Validate your implementation
Crawl your site with an SEO tool or use a hreflang validator to check for missing return links, missing self-referencing tags, and invalid language codes.
Best for: Most websites. Standard HTML pages where you control the template.
Limitation: Requires a code change on every page. High page-count sites may find this cumbersome to maintain.
Generate your hreflang HTML automatically
Paste your URLs, pick your languages, and get copy-paste-ready link elements for every page.
Method 2: HTTP response headers
When you can't add HTML to a file -- PDFs, Word documents, PowerPoint files -- you implement hreflang via HTTP headers instead.
Configure your web server to send Link headers
In Apache, you can use mod_headers. In Nginx, use the add_header directive. The header format uses the same values as HTML, separated by commas:
Link: <https://example.com/en/report.pdf>; rel="alternate"; hreflang="en",
<https://example.com/fr/report.pdf>; rel="alternate"; hreflang="fr",
<https://example.com/de/report.pdf>; rel="alternate"; hreflang="de"
Apply the header to every affected file
Each PDF (or non-HTML resource) in the set needs the full Link header, just as each HTML page would need the full set of <link> elements.
Verify with curl
Test that your headers are being sent correctly:
curl -I https://example.com/en/report.pdf
Look for the Link: header in the response.
Best for: Non-HTML files (PDFs, documents) that have language variants.
Limitation: Requires server configuration access.
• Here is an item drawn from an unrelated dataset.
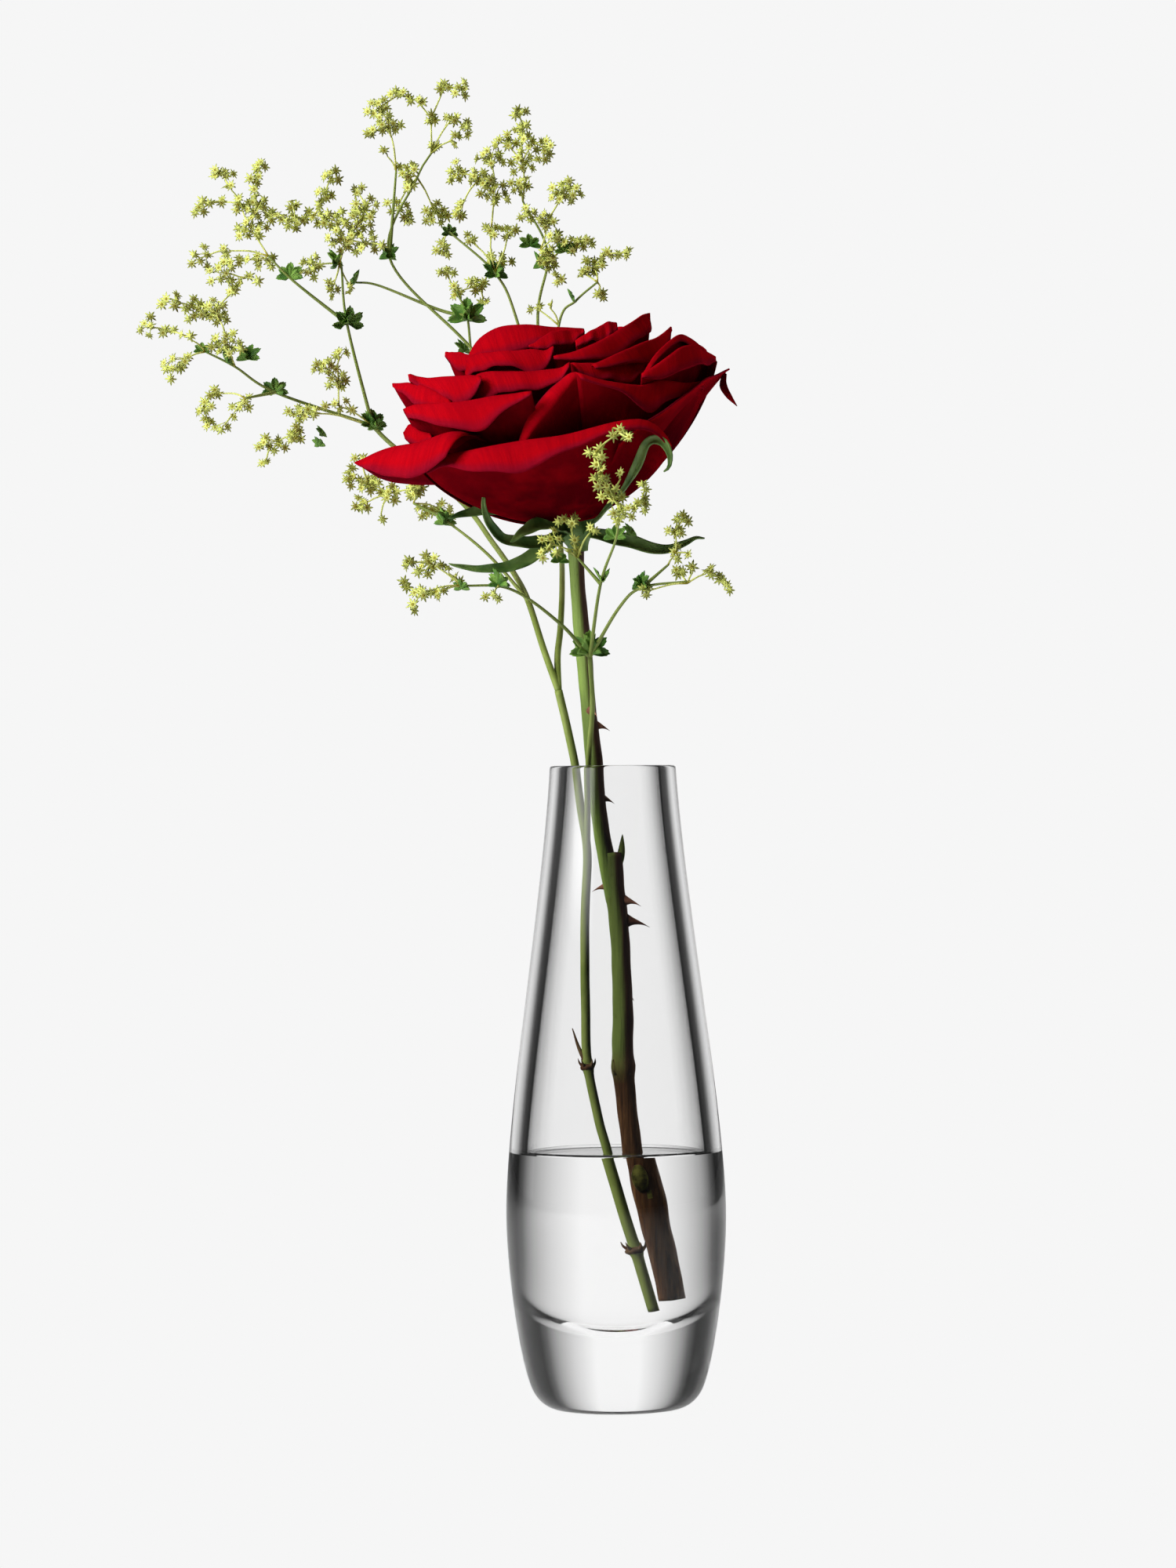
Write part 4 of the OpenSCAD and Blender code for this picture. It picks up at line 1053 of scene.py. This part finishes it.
def build_screen(cam):
    """A tall curved screen behind the vase, bright in the middle and dark to both sides.

    Only rays bent or mirrored by the object see it. It hangs from the camera, so that it stays behind
    the object from every side, and it is large, so that the camera may also stand further off."""
    g = Glow("screen")
    x, _, z = g.place_xyz()
    across = g.share(g.math("ARCTAN2", x, g.math("MULTIPLY", z, -1.0)), -math.pi / 2, math.pi / 2)
    levels = g.ramp(across, *((at, grey(level)) for at, level in SCREEN_LEVELS), between="LINEAR")
    g.feed(g.lit.inputs[0], levels)
    turns = [math.pi * (k / SCREEN_STEPS - 0.5) for k in range(SCREEN_STEPS + 1)]
    verts = [(SCREEN * math.sin(a), y, -SCREEN * math.cos(a)) for a in turns for y in (-SCREEN, SCREEN)]
    o = sheet("screen", verts, in_a_row(SCREEN_STEPS), g.mat, ("camera", "diffuse", "shadow"))
    o.parent = cam
    o.location = (0, 0, -CAMERA_TO_SCREEN)


def build_floor():
    """A plain pale floor as bright as the air behind the vase, so that no line shows where it ends."""
    g = Glow("floor", PALE)
    plain = g.node("ShaderNodeBsdfDiffuse", {0: grey(0.8)}).outputs[0]
    g.feed(g.out.inputs[0], g.either(g.rays("Camera"), plain, g.lit.outputs[0]))
    verts = [(x, y, FLOOR_TOP) for x in (-FLOOR_HALF, FLOOR_HALF) for y in (-FLOOR_HALF, FLOOR_HALF)]
    o = sheet("floor", verts, [(0, 2, 3, 1)], g.mat, ("transmission",))


def build_card():
    """A soft card at the front left that only shows as the pale upright gleam on the glass's upper part."""
    g = Glow("strip")
    x, _, z = g.place_xyz()
    aside = g.share(x, -CARD_AWAY * math.sin(CARD_LEFT), -CARD_AWAY * math.sin(CARD_RIGHT))
    soft = g.ramp(aside, (0.0, grey(0)), (0.25, grey(1)), (0.85, grey(1)), (1.0, grey(0)), between="LINEAR")
    g.feed(g.lit.inputs[0], soft)
    g.feed(g.lit.inputs[1], g.share(z, CARD_LOW, CARD_LOW + 0.03, 5.0, interpolation_type="SMOOTHSTEP"))
    turns = np.linspace(CARD_LEFT, CARD_RIGHT, CARD_STEPS + 1)
    ends = [(-CARD_AWAY * math.sin(a), -CARD_AWAY * math.cos(a)) for a in turns]
    verts = [(*end, height) for end in ends for height in (CARD_LOW, CARD_HIGH)]
    o = sheet("strip", verts, in_a_row(CARD_STEPS), g.mat, ("camera", "diffuse", "shadow", "transmission"))


def build_world():
    """Air that is pale to the camera and nearly dark to every other ray."""
    world = bpy.data.worlds.new("world")
    world.use_nodes = True
    g = Nodes(world.node_tree)
    g.nt.nodes.clear()
    seen, rest = (g.node("ShaderNodeBackground", {0: c}).outputs[0] for c in (PALE, grey(0.05)))
    g.node("ShaderNodeOutputWorld", {0: g.either(g.rays("Camera"), rest, seen)})
    bpy.context.scene.world = world


def lamp(name, place, at, size, power, unseen_by):
    """A square lamp at a place, turned to face a point, that the named kinds of ray pass by."""
    data = bpy.data.lights.new(name, "AREA")
    data.shape, data.size, data.size_y = "RECTANGLE", size, size
    data.energy, data.color = power, (1, 1, 1)
    o = bpy.data.objects.new(name, data)
    o.location = place
    o.rotation_euler = (Vector(at) - Vector(place)).to_track_quat("-Z", "Y").to_euler()
    bpy.context.scene.collection.objects.link(o)
    for rays in unseen_by:
        setattr(o, "visible_" + rays, False)


def build_studio():
    """The camera, what the glass mirrors and bends, the lamps, and how light is followed."""
    build_screen(build_camera())
    build_floor()
    build_world()
    lamp("key", (-1.0, -0.42, 0.85), (0, 0, 0.2), 0.8, 20, ("transmission", "glossy"))
    lamp("top", (-0.3, 0.15, 1.3), (0, 0, 0.25), 0.5, 2, ("transmission",))
    lamp("fill", (0.85, 0.75, 0.5), (0, 0, 0.2), 0.6, 5, ("transmission", "glossy"))
    build_card()
    sc = bpy.context.scene
    sc.view_settings.view_transform = "Standard"
    sc.cycles.max_bounces = 32
    sc.cycles.transmission_bounces = 28
    sc.cycles.transparent_max_bounces = 32
    sc.cycles.diffuse_bounces = 2
    sc.cycles.caustics_reflective = sc.cycles.caustics_refractive = False
    sc.cycles.sample_clamp_indirect = 6
    sc.cycles.use_denoising = True


# ---------------------------------------------------------------- everything together

glass, wet = glass_paint("clear_glass", 1.5), glass_paint("clear_glass_wet", 1.125)
water, water_side = glass_paint("water", 1.333), clear_paint("water_side")
petals = petal_paint()
# The second colour of each stem paint is a red-brown darkened as painted shade for the side away from the
# key lamp.
cane_paint = stem_paint("rose_wood", (0.24, 0.33, 0.07), (0.09, 0.035, 0.02), 0.092)
stem_green = stem_paint("rose_green", (0.27, 0.4, 0.08), (0.08, 0.035, 0.02), 0.02)
sprig_green = leaf_paint("sprig_green", (0.2, 0.27, 0.05), (0.32, 0.4, 0.1), 0.5, 60.0)
sepal_green = leaf_paint("sepal_green", (0.04, 0.11, 0.018), (0.19, 0.31, 0.08), 0.45, 120.0)
leaf_green = leaf_paint("leaf_green", (0.06, 0.18, 0.025), (0.2, 0.36, 0.06), 0.55)
thorn_paint = leaf_paint("thorn", (0.2, 0.07, 0.04), (0.42, 0.19, 0.12), 0.4)
bract_brown = leaf_paint("bract_brown", (0.09, 0.035, 0.015), (0.26, 0.17, 0.08), 0.7)
florets = floret_paint()
scar_green = leaf_paint("scar_green", (0.07, 0.06, 0.012), (0.27, 0.27, 0.05), 0.6, 500.0)

build_vase(glass, wet)
build_water(water, water_side)
build_cane(cane_paint, scar_green)
build_stem(stem_green)
build_side_shoot(sprig_green)
build_thorns(thorn_paint)
build_sprig(sprig_green)
build_bracts(bract_brown)
build_leaves(leaf_green)
for order, (spray_name, spray) in enumerate(SPRAYS.items()):
    build_spray(spray_name, **spray, first=1000 * order, stars=florets)
build_bloom(petals)
build_sepals(sepal_green)
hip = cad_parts["rose_hip"]
hip.data.materials.clear()
hip.data.materials.append(sepal_green)

build_studio()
Not available on all hosting environments.
Method 3: XML sitemap annotations
Large sites often manage hreflang via the XML sitemap rather than in each page's HTML. This keeps the signals in one place and avoids editing hundreds of templates.
Add the xhtml namespace to your sitemap
Your sitemap <urlset> element needs the xhtml namespace declared:
<?xml version="1.0" encoding="UTF-8"?>
<urlset xmlns="http://www.sitemaps.org/schemas/sitemap/0.9"
xmlns:xhtml="http://www.w3.org/1999/xhtml">
Add xhtml:link elements to each url block
For every page in a hreflang set, include the full set of xhtml:link annotations inside that page's <url> block:
<url>
<loc>https://example.com/en/about/</loc>
<xhtml:link rel="alternate" hreflang="en"
href="https://example.com/en/about/" />
<xhtml:link rel="alternate" hreflang="fr"
href="https://example.com/fr/about/" />
<xhtml:link rel="alternate" hreflang="de"
href="https://example.com/de/about/" />
</url>
<url>
<loc>https://example.com/fr/about/</loc>
<xhtml:link rel="alternate" hreflang="en"
href="https://example.com/en/about/" />
<xhtml:link rel="alternate" hreflang="fr"
href="https://example.com/fr/about/" />
<xhtml:link rel="alternate" hreflang="de"
href="https://example.com/de/about/" />
</url>
Every URL in the set appears as its own <url> block, and every <url> block contains the full set of xhtml:link annotations.
Submit and monitor in Google Search Console
Submit your sitemap in Google Search Console. Check the Coverage report for any sitemap processing errors. If Google flags issues with hreflang, they'll surface here.
Best for: Sites with large page counts, CMS environments where modifying every page's HTML is impractical, or teams who prefer centralised management.
Limitation: If a page isn't in your sitemap or is excluded by robots.txt, the hreflang signals won't be read.
Choosing the right method
| Method | Best for | Requires |
|---|---|---|
| HTML head | Most websites, standard HTML pages | Template access |
| HTTP headers | PDFs and non-HTML files | Server configuration |
| XML sitemap | Large sites, CMS-driven sites | Sitemap control |
You can use more than one method, but avoid duplicating the same signals across HTML and sitemap -- it adds maintenance overhead without SEO benefit.